Eric Liddell and the Joy of Willing Obedience
In 1924, Eric Liddell stunned the sporting world by withdrawing from the 100-meter dash at the Paris Olympics — his best event — because the heats fell on a Sunday. Critics called him foolish. Teammates pressured him to relent. But Liddell wasn't grinding through a religious obligation. Those who knew him said he was remarkably at peace. He switched to the 400 meters, a race he had barely trained for, and won gold.
What made Liddell extraordinary wasn't his speed. It was the location of his obedience. It came from somewhere deep inside — not from external pressure, not from a rulebook he resented, but from a will that had been shaped by love. "God made me fast," he once said, "and when I run, I feel His pleasure."

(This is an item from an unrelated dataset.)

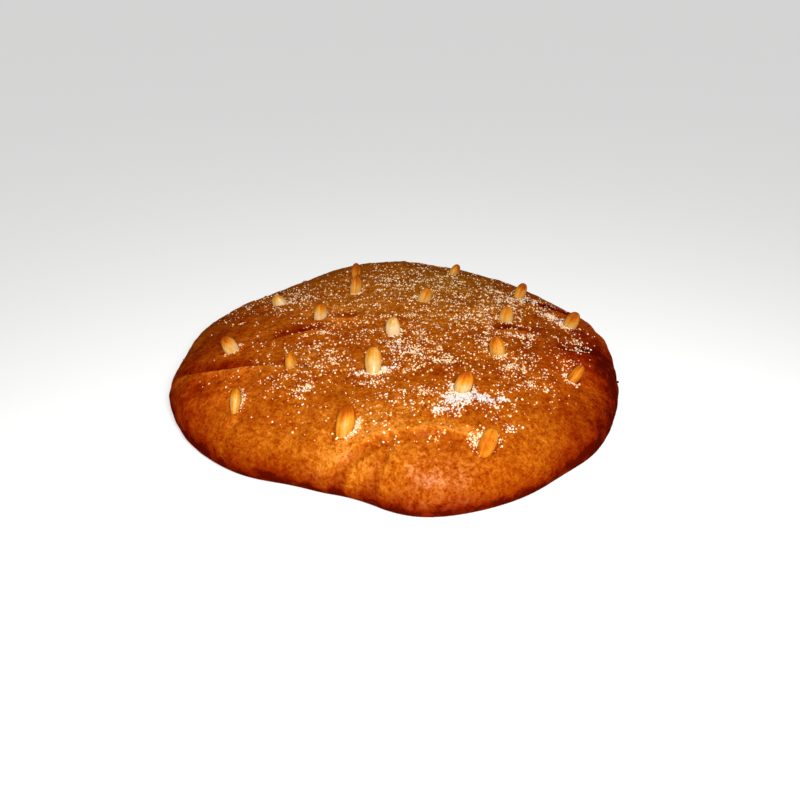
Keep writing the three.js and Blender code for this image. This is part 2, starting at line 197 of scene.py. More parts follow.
def relief(x, y):
    """How high the swells, folds and dimples lift the skin, square to it."""
    rise = ripples(x, y, *RIPPLES_STRAIGHT) + ripples(x + y, x - y, *RIPPLES_SLANTING)
    rise = with_patches(rise, x, y, SWELLS)
    for fold in FOLDS:
        rise = rise + fold_parts(x, y, fold)[0]
    for almond in ALMONDS:
        rise = rise - DIMPLE["depth"] * bell(np.hypot(x - almond[0], y - almond[1]), DIMPLE["spread"])
    return rise


def skin(angle, share):
    """Points of the domed skin, and which way it looks: share is 0 in the middle and 1 where it is widest."""
    radius = edge_radius(angle)
    height = np.clip(1 - share**DOME_POWER, 0, 1) ** (1 / DOME_POWER)
    dome = DOME_HEIGHT - FOOT_HEIGHT
    out = share ** (DOME_POWER - 1) / radius
    up = height ** (DOME_POWER - 1) / dome
    slant = np.hypot(out, up)
    calm = 1 - EDGE_CALM * share**CALM_POWER
    rise = relief(radius * share * np.cos(angle), radius * share * np.sin(angle)) * calm / slant
    reach = radius * share + out * rise
    points = np.stack([reach * np.cos(angle), reach * np.sin(angle), FOOT_HEIGHT + dome * height + up * rise], -1)
    facing = np.stack([out * np.cos(angle), out * np.sin(angle), up], -1) / slant[..., None]
    return points, facing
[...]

But here is the part fewer people remember. Liddell left athletics behind entirely and spent the next two decades as a missionary in China. When the Japanese invaded, he was interned at Weifang camp, where he taught children, organized games, and proclaimed the faithfulness of the Almighty to anyone who would listen — right up until his death in 1945.
The psalmist wrote, "I delight to do Your will, O my God; Your law is within my heart." Liddell lived those words. His obedience was not duty endured but joy expressed — the natural overflow of a heart where God's purposes had taken root.